Further into what would be known as "the money pit," they sunk a crowbar five feet and struck a hard substance. However, the day was quickly fading, and the men went home with the idea of returning the following morning to retrieve the treasure they believed they had surely found. Sadly, as the sun rose and the men returned, they discovered the entire shaft filled with water.
The original architects of the pit had built in a trap that the crew had inadvertently sprung. Additional attempts to pump the water out of the existing pit or create a new one alongside its predecessor failed, and the mission was abandoned.
It wasn't until 1865, in a twist of luck, a professor of languages at Dalhousie College, James Liechti, was able to decipher the stone. He stated that the inscription read, "Forty feet below two million pounds are buried." With that, interest in the hunt was renewed.
While there have been many theories about what lies beneath the ground on Oak Island, initial speculation favored a treasure left by the infamous Captain Kidd.
Captain William "Robert" Kidd was a Scottish sea captain in the late 17th century who had settled in early New York City. Commissioned as a privateer, Kidd sailed and attacked ships engaged in piracy and England's enemy, the French, beginning in May 1696.
Captain Kidd's turn from privateer to pirate began when he set sail for Madagascar and the Indian Ocean, an epicenter for piracy at the time. Nonetheless, they came up empty-handed, as there were few ships around to take and thus no prizes to be had. This disappointment, coupled with an outbreak of cholera which killed roughly a third of his men, resulted in upheaval in the ranks. Further unsuccessful attacks triggered an argument in which Kidd killed a member of his company, William Moore, by hitting him in the head with a bucket.
On January 30, 1698, Kidd's luck had changed, and he and his crew took their biggest prize, the 400-ton Quedagh Merchant. The Merchant held a haul of around 15,000 British pounds (over $2 million USD today).
Upon word of Kidd's piracy reaching the crown, Kidd decided to return to New York, where he had powerful and influential friends who he hoped would protect him. Before arriving back in New York, however, he buried his treasure on Gardiner's Island as a precaution.
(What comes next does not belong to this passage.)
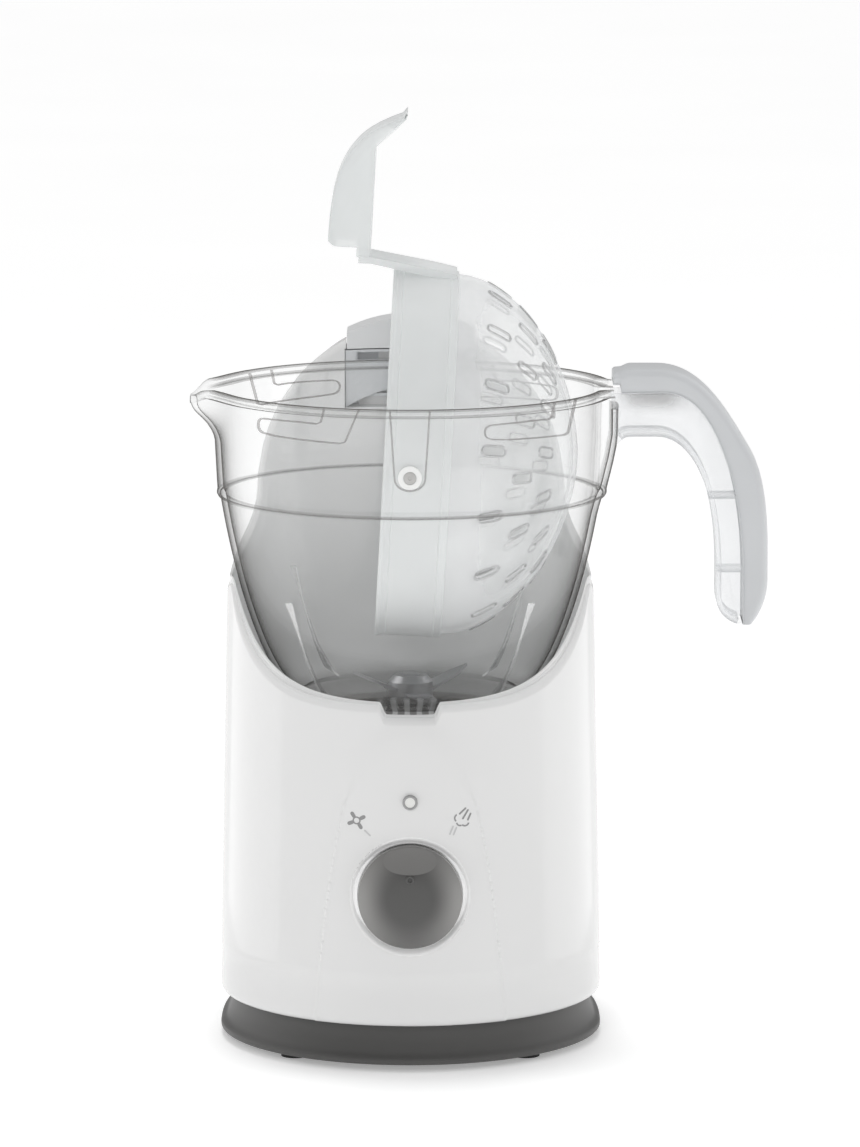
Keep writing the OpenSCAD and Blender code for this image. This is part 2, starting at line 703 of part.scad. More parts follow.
// The steam tube climbs beside the tank and turns in under the outlet
function at_r(r, x) = [x, sqrt(r*r - x*x)];
module steam_tube() {
    start = [boiler_at[0] + 12, boiler_at[1], boiler_z + boiler_h + 1];
    side = at_r(lift_r + 5.8, tank_half + 6);
    turn = at_r(lift_r + 4.9, 36);
    end = at_r(lift_r + 4.7, steam_end_x);
    color("whitesmoke") tube_route([start, start + [0, 0, 10], start + [3, 0, 14],
        [side[0] - 3, side[1], start[2] + 22], [side[0], side[1], start[2] + 28],
        [side[0], side[1], tower_z], [side[0] - 1.6, side[1] + 0.8, tower_z + 4],
        [turn[0], turn[1], port_z - 30], [end[0] + 1, end[1], port_z - 19],
        [end[0], end[1], port_z - 16.1]], steam_r);
}
module steam_outlet() {
    color("gray") {
        difference() {
            intersection() {
                ring(lift_r + 0.2, lift_r + 2.2, panel_low - 5, lid_z + 5);
                panel_outline(0);
                box([-60, 60], [60, 120], [0, lid_z - 0.5]);
            }
            box([-port_w/2, port_w/2], [60, 130], [port_z + 0.4, lid_z - 1.6]);
        }
        // duct behind the slot
        intersection() {
            difference() {
                ring(lift_r + 2.1, lift_r + 6.6, port_z - 16, lid_z - 0.5);
                ring(lift_r + 1, lift_r + 5.2, port_z - 14.6, lid_z - 1.6);
            }
            box([-port_w/2 - 1.4, port_w/2 + 1.4], [60, 130], [0, 400]);
        }
        for (s = [-1, 1]) intersection() {
            ring(lift_r + 2, lift_r + 6, port_z - 15, lid_z - 1);
            box([s*port_w/2 - 0.7, s*port_w/2 + 0.7], [60, 130], [0, 400]);
        }
    }
}

// Jug ---------------------------------------------------------------------------------------

// Handle outlines as offsets from the rim: x beyond the bead, z above or below the rim
function at_rim(p) = [rim_r + p[0], rim_z + p[1]];
function rim_curve(a, b, c, d, n = 8) = curve(at_rim(a), at_rim(b), at_rim(c), at_rim(d), n);
finger_side = concat([at_rim([0.3, -24.6])],
    rim_curve([2.5, -22.4], [3.6, -21.2], [4.6, -21], [6.1, -21], 4),
    rim_curve([17.5, -21], [29, -21], [38, -35], [41.1, -55.5]),
    tail(rim_curve([41.1, -55.5], [42.4, -63], [42.8, -72], [42.8, -80], 4)),
    [at_rim([42.8, -89.4])],
    tail(rim_curve([42.8, -89.4], [42.8, -96], [46, -101], [51.7, -102.9], 5)));
parting = concat([at_rim([-2, -2.6])],
    rim_curve([20, -2.2], [35, -2.2], [43, -18], [49.2, -39.1]),
    tail(rim_curve([49.2, -39.1], [52, -50], [54.1, -65], [54.1, -80.5], 5)),
    [at_rim([54.1, -102.5])]);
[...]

As it turned out, Kidd did not receive the protection he sought and was arrested upon arrival.
After divulging the location of his treasure, it was dug up and sent back to England as evidence that was used against him during his trial. Kidd was found guilty of piracy and the murder of Moore and hanged on May 23, 1701. Recent claims argue that Kidd wasn't a true pirate at all. The claims state that he was merely acting in respect to his job as a privateer and political opinion, not his acts is what had condemned him. Kidd himself proclaimed his innocence at his trial, stating,
My Lord, it is a very hard sentence. For my part, I am the innocentest [sic] person of them all, only I have been sworn against by perjured persons.
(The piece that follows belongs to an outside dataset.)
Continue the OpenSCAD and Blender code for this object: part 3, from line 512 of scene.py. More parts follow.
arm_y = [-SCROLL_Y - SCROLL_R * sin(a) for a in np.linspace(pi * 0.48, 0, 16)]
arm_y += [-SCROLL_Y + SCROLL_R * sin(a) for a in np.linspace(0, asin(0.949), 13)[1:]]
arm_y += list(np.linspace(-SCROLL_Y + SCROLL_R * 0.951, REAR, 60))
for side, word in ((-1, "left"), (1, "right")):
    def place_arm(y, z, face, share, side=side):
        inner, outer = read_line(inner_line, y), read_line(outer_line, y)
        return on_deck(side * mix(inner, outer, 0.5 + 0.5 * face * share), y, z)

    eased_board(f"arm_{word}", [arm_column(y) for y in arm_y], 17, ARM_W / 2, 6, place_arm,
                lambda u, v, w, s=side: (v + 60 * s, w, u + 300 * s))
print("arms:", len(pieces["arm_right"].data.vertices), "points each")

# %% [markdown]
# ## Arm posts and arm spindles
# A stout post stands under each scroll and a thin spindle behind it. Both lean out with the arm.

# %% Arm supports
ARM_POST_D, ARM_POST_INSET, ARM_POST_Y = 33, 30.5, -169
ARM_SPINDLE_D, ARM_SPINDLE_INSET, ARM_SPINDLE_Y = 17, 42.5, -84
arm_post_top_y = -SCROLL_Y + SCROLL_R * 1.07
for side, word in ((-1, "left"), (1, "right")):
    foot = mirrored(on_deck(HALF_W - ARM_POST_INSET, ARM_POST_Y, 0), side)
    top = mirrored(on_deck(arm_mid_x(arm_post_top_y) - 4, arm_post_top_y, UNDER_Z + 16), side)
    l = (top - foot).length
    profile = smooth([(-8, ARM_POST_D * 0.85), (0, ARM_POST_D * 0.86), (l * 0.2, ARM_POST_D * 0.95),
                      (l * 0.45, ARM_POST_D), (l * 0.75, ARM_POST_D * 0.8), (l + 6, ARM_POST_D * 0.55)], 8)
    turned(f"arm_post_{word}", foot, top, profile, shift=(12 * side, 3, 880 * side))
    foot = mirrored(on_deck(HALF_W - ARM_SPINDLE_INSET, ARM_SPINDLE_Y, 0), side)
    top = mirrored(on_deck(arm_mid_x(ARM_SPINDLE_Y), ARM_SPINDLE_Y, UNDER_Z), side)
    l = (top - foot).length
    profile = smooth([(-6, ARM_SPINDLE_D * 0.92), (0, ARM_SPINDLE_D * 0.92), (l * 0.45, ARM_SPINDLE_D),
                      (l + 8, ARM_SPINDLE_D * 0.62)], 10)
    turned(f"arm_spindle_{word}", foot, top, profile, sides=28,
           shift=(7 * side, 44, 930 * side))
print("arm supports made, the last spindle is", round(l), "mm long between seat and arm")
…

It is also said that Kidd, at the end of his life, insisted he had hidden another treasure. It is this claim has spurred treasure hunters ever since.
While there is little evidence to support the stories that Captain Kidd's treasure is buried on Oak Island, it was a popular theory in the early days of the hunt--and remains so today.
The theory had first begun with the story of an old sailor and soldier living on the coast of New England. He was considered a mysterious man in his community, as he was a recluse and often mute. On his death bed, he told the tale of his younger years, when he alleged to have been aboard the ship of Captain William Kidd, and that he had helped Kidd bury four million dollars in gold on "a secluded island east of Boston." He claimed that he dared never reveal his secret or claim the treasure for fear of being captured and charged with piracy.
This story spread rapidly amongst the early New England settlers, and many of the nearby islands were searched to no avail. It was these stories of pirate's treasure that McGinnis recalled when he stumbled across the tree and the depression in the earth on Oak Island, Nova Scotia, about 700 miles (ca. 1,127 km) east of Boston.
Early efforts on Oak Island were met with rising water that would prevent any attempts to dig down to the treasure. Every attempt brought up more questions. While digging, previous crews found Spanish grass, a hoop of a barrel, and even a piece of gold chain--unusual items to be found in that region. However, the biggest mystery was in the water, where it was coming from, and most importantly, how to stop it.
The men quickly noted the saltwater in the tunnels ebbed and flowed with the rising of the tides. With that observation, they theorized that the water was coming in from the ocean through subterranean passages. The theory concluded that the flood tunnels were coming from Smith's Cove, the direction in which early expeditions dug the first pits. This was a popular belief that continues to be studied today. Additionally, as early as 1887, the idea of setting off dynamite on the island to avoid the flood tunnels began to be considered.
By the mid-1920s, over a half dozen different organized attempts had failed to produce Kidd's treasure. These attempts came at both a financial and human cost: over $100,000 ($1.5 million today) spent and two lives lost. To date, there have been at least six deaths and millions of dollars spent to hunt the treasure.
The search for Captain Kidd's treasure on Oak Island continues today as the Lagina brothers document search efforts in the wildly popular History Channel reality series, "The Curse of Oak Island." As time has passed, more theories have been considered about who brought the treasure to the island and what it could be. These have included tales of the Knights Templar, the Crown jewels of France, and even Shakespeare/ Francis Bacon manuscripts.
Many treasure hunters continue to state that it is not the monetary value of the treasure which drives them to keep going, but the historical significance and the quest for answers to the ultimate mystery. Like Jack Sparrow said in Pirates of the Caribbean, "Not all treasure's silver and gold, mate."